Democracy shows artists investigating the dynamics of the street and the mass media in works such as Gran Fury’s Kissing Doesn’t Kill. This section also notes the pervasive commitment to the political that shaped the art of the era, and the increasing prominence of artists of color. Artists include: Charlie Ahearn, Jean-Michel Basquiat, Gretchen Bender, Black Audio Film Collective, Jennifer Bolande, Gregg Bordowitz, Eugenio Dittborn, Gran Fury, Group Material, Hans Haacke, David Hammons, Jenny Holzer, Barbara Kruger, Louise Lawler, Donald Moffett, Lorraine O'Grady, Paper Tiger Television, Adrian Piper, Lari Pittman, Tim Rollins and K.O.S., Christy Rupp, Doris Salcedo, Juan Sanchez, Tseng Kwong Chi and Keith Haring, Carrie Mae Weems, Christopher Williams, and Krzysztof Wodiczko

Gender Trouble elaborates on the implications of the feminist movement. While posing new ideas about sexuality and the body, the work in this section expands gender roles or questions their construction. Artists include: Jimmy De Sana, Carroll Dunham, Jimmy Durham, Guerilla Girls, Mike Kelley, Paul McCarthy, Annette Messager, Albert Oehlen, Lorna Simpson, Rosemarie Trockel, and Jeff Wall.

Desire and Longing re-examines how artists use appropriation techniques by viewing them in light of notions of desire.
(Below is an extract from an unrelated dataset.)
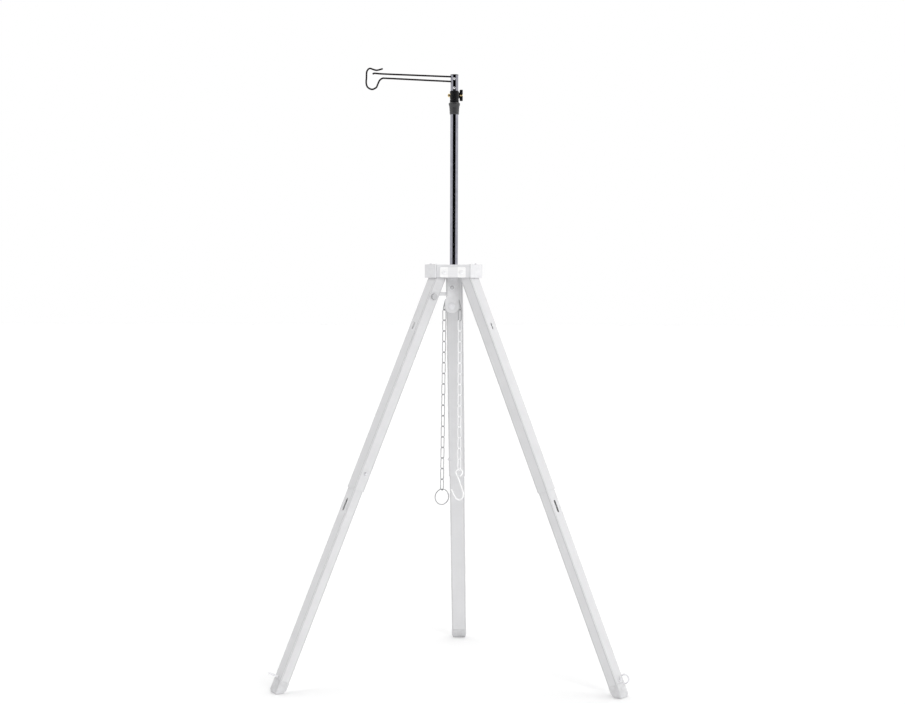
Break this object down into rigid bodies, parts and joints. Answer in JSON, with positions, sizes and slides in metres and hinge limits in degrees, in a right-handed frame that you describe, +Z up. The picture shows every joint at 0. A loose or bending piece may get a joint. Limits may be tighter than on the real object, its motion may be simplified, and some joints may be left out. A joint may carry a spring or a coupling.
{
  "type": "lantern stand",
  "caption": "Folding three-leg camp stand of rectangular tube with a hub, pulley, chain and pot hook, and a round extending pole with a wire lantern hook.",
  "frame": {"origin": "on the floor, at the centre of the box round the standing object", "axes": "+Z up; the arm with the lantern hook points along -X; the rear leg points along +Y; the badge faces -Y"},
  "size_m": [0.8117, 0.7106, 1.4349],
  "materials": {
    "leg_metal": "satin pale grey",
    "hub_cast": "satin",
    "badge_steel": "bright brushed",
    "grey_plastic": "matte",
    "zinc_steel": "zinc plated",
    "bright_steel": "polished",
    "yoke_paint": "satin",
    "chain_steel": "bright zinc",
    "hook_steel": "bright",
    "pole_metal": "glossy dark anodised",
    "grip_rubber": "matte",
    "brass": "satin",
    "black_wire": "semi-gloss black",
    "black_plastic": "moulded"
  },
  "bodies": {
    "frame": {"hub_body": "hub_cast", "badge_plate": "badge_steel", "badge_screw_left": "badge_steel", "badge_screw_right": "badge_steel", "corner_block_left": "hub_cast", "corner_block_right": "hub_cast", "corner_block_rear": "hub_cast", "corner_screw_left": "zinc_steel", "corner_screw_right": "zinc_steel", "corner_screw_rear": "zinc_steel", "pivot_pin_left": "zinc_steel", "pivot_pin_right": "zinc_steel", "pivot_pin_rear": "zinc_steel", "pulley_yoke": "yoke_paint", "yoke_screw": "zinc_steel", "yoke_spacer": "bright_steel", "chain_peg": "yoke_paint", "pulley_axle": "zinc_steel", "chain_over_wheel": "chain_steel"},
    "upper_leg_left": {"upper_tube_left": "leg_metal"},
    "lower_leg_left": {"lower_tube_left": "leg_metal", "foot_left": "grey_plastic", "button_spring_left": "zinc_steel"},
    "button_left": {"snap_button_left": "bright_steel"},
    "eye_left": {"eye_bolt_left": "zinc_steel"},
    "upper_leg_right": {"upper_tube_right": "leg_metal"},
    "lower_leg_right": {"lower_tube_right": "leg_metal", "foot_right": "grey_plastic", "button_spring_right": "zinc_steel"},
    "button_right": {"snap_button_right": "bright_steel"},
    "eye_right": {"eye_bolt_right": "zinc_steel"},
    "upper_leg_rear": {"upper_tube_rear": "leg_metal"},
    "lower_leg_rear": {"lower_tube_rear": "leg_metal", "foot_rear": "grey_plastic", "button_spring_rear": "zinc_steel"},
    "button_rear": {"snap_button_rear": "bright_steel"},
    "eye_rear": {"eye_bolt_rear": "zinc_steel"},
    "leg_knob": {"leg_knob": "grey_plastic"},
    "wheel": {"pulley_wheel": "grey_plastic"},
    "ring_chain": {"chain_ring_side": "chain_steel"},
    "hook_chain": {"chain_hook_side": "chain_steel"},
    "pull_ring": {"pull_ring": "chain_steel"},
    "pot_hook": {"pot_hook": "hook_steel"},
    "pole": {"pole_tube": "pole_metal", "pole_foot": "black_plastic", "pole_collar": "grip_rubber", "clamp_body": "black_plastic", "clamp_bolt": "brass", "clamp_nut": "brass"},
    "extension": {"inner_tube": "pole_metal"},
    "head": {"head_sleeve": "pole_metal", "head_plug": "black_plastic", "head_cap": "black_plastic", "head_screw_top": "bright_steel", "head_screw_bottom": "bright_steel", "hook_wire": "black_wire", "keeper_wire": "black_wire"},
    "knob": {"clamp_knob": "black_plastic", "knob_insert": "brass"}
  },
  "joints": [
    {"name": "leg_fold_left", "type": "hinge", "parent": "frame", "child": "upper_leg_left", "pos_m": [-0.03334, -0.12645, 0.952], "axis": [-0.5, 0.866, 0], "range_deg": [-23.2, 0]},
    {"name": "leg_slide_left", "type": "slide", "parent": "upper_leg_left", "child": "lower_leg_left", "axis": [-0.3412, -0.197, -0.9191], "range_m": [-0.365, 0], "deforming": ["snap_button_left"]},
    {"name": "button_press_left", "type": "slide", "parent": "lower_leg_left", "child": "button_left", "axis": [-0.5, 0.866, 0], "range_m": [0, 0.0047], "stiffness_N_per_m": 500, "springref_m": -0.002, "deforming": ["button_spring_left"]},
    {"name": "eye_turn_left", "type": "hinge", "parent": "lower_leg_left", "child": "eye_left", "pos_m": [-0.384, -0.3289, 0.03648], "axis": [-0.796, -0.4596, 0.3939], "continuous": true},
    {"name": "leg_fold_right", "type": "hinge", "parent": "frame", "child": "upper_leg_right", "pos_m": [0.03334, -0.12645, 0.952], "axis": [-0.5, -0.866, 0], "range_deg": [-23.2, 0]},
    {"name": "leg_slide_right", "type": "slide", "parent": "upper_leg_right", "child": "lower_leg_right", "axis": [0.3412, -0.197, -0.9191], "range_m": [-0.365, 0], "deforming": ["snap_button_right"]},
    {"name": "button_press_right", "type": "slide", "parent": "lower_leg_right", "child": "button_right", "axis": [-0.5, -0.866, 0], "range_m": [0, 0.0047], "stiffness_N_per_m": 500, "springref_m": -0.002, "deforming": ["button_spring_right"]},
    {"name": "eye_turn_right", "type": "hinge", "parent": "lower_leg_right", "child": "eye_right", "pos_m": [0.384, -0.3289, 0.03648], "axis": [0.796, -0.4596, 0.3939], "continuous": true},
    {"name": "leg_fold_rear", "type": "hinge", "parent": "frame", "child": "upper_leg_rear", "pos_m": [0, -0.0687, 0.952], "axis": [1, 0, 0], "range_deg": [-23.2, 0]},
    {"name": "leg_slide_rear", "type": "slide", "parent": "upper_leg_rear", "child": "lower_leg_rear", "axis": [0, 0.3939, -0.9191], "range_m": [-0.365, 0], "deforming": ["snap_button_rear"]},
    {"name": "button_press_rear", "type": "slide", "parent": "lower_leg_rear", "child": "button_rear", "axis": [1, 0, 0], "range_m": [0, 0.0047], "stiffness_N_per_m": 500, "springref_m": -0.002, "deforming": ["button_spring_rear"]},
    {"name": "eye_turn_rear", "type": "hinge", "parent": "lower_leg_rear", "child": "eye_rear", "pos_m": [0, 0.33621, 0.03648], "axis": [0, 0.9191, 0.3939], "continuous": true},
    {"name": "leg_knob_turn", "type": "hinge", "parent": "upper_leg_left", "child": "leg_knob", "pos_m": [-0.04449, -0.15598, 0.89501], "axis": [0.5, -0.866, 0], "range_deg": [0, 360]},
    {"name": "wheel_spin", "type": "hinge", "parent": "frame", "child": "wheel", "pos_m": [-0.004, -0.0962, 0.873], "axis": [0, 1, 0], "continuous": true},
    {"name": "ring_chain_swing", "type": "hinge", "parent": "frame", "child": "ring_chain", "pos_m": [-0.0223, -0.0962, 0.8394], "axis": [-0.5, -0.866, 0], "range_deg": [-20, 18]},
    {"name": "hook_chain_swing", "type": "hinge", "parent": "frame", "child": "hook_chain", "pos_m": [0.0143, -0.0962, 0.8394], "axis": [-0.5, 0.866, 0], "range_deg": [-20, 6]},
    {"name": "pull_ring_swing", "type": "hinge", "parent": "ring_chain", "child": "pull_ring", "pos_m": [-0.0267, -0.0962, 0.4378], "axis": [1, 0, 0], "range_deg": [-60, 60]},
    {"name": "pot_hook_swing", "type": "hinge", "parent": "hook_chain", "child": "pot_hook", "pos_m": [0.0143, -0.0962, 0.4859], "axis": [1, 0, 0], "range_deg": [-60, 60]},
    {"name": "pole_lift_out", "type": "slide", "parent": "frame", "child": "pole", "axis": [0, 0, 1], "range_m": [0, 0.3]},
    {"name": "pole_extend", "type": "slide", "parent": "pole", "child": "extension", "axis": [0, 0, 1], "range_m": [0, 0.22]},
    {"name": "head_swivel", "type": "hinge", "parent": "extension", "child": "head", "pos_m": [0, -0.1072, 1.39], "axis": [0, 0, 1], "continuous": true},
    {"name": "clamp_knob_turn", "type": "hinge", "parent": "pole", "child": "knob", "pos_m": [0.0102, -0.0942, 1.371], "axis": [1, 0, 0], "range_deg": [0, 360]}
  ]
}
Contextualized by the AIDS crisis and the emergence of queer visibility, these works ultimately link desire to longing – and to feelings of loss. Artists include: Judith Barry, Ashley Bickerton, Leigh Bowery, Deborah Bright, Sophie Calle, Marlene Dumas, Rotimi Fani-Kayode, Nan Goldin, Felix Gonzalez-Torres, Peter Hujar, G. B. Jones, Isaac Julian, Mary Kelly, Silvia Kolbowski, Jeff Koons, Louise Lawler, Sherrie Levine, Robert Mapplethorpe, MICA-TV, Cady Noland, Richard Prince, Marlon Riggs, David Robbins, Laurie Simmons, Haim Steinbach, and David Wojnarowicz.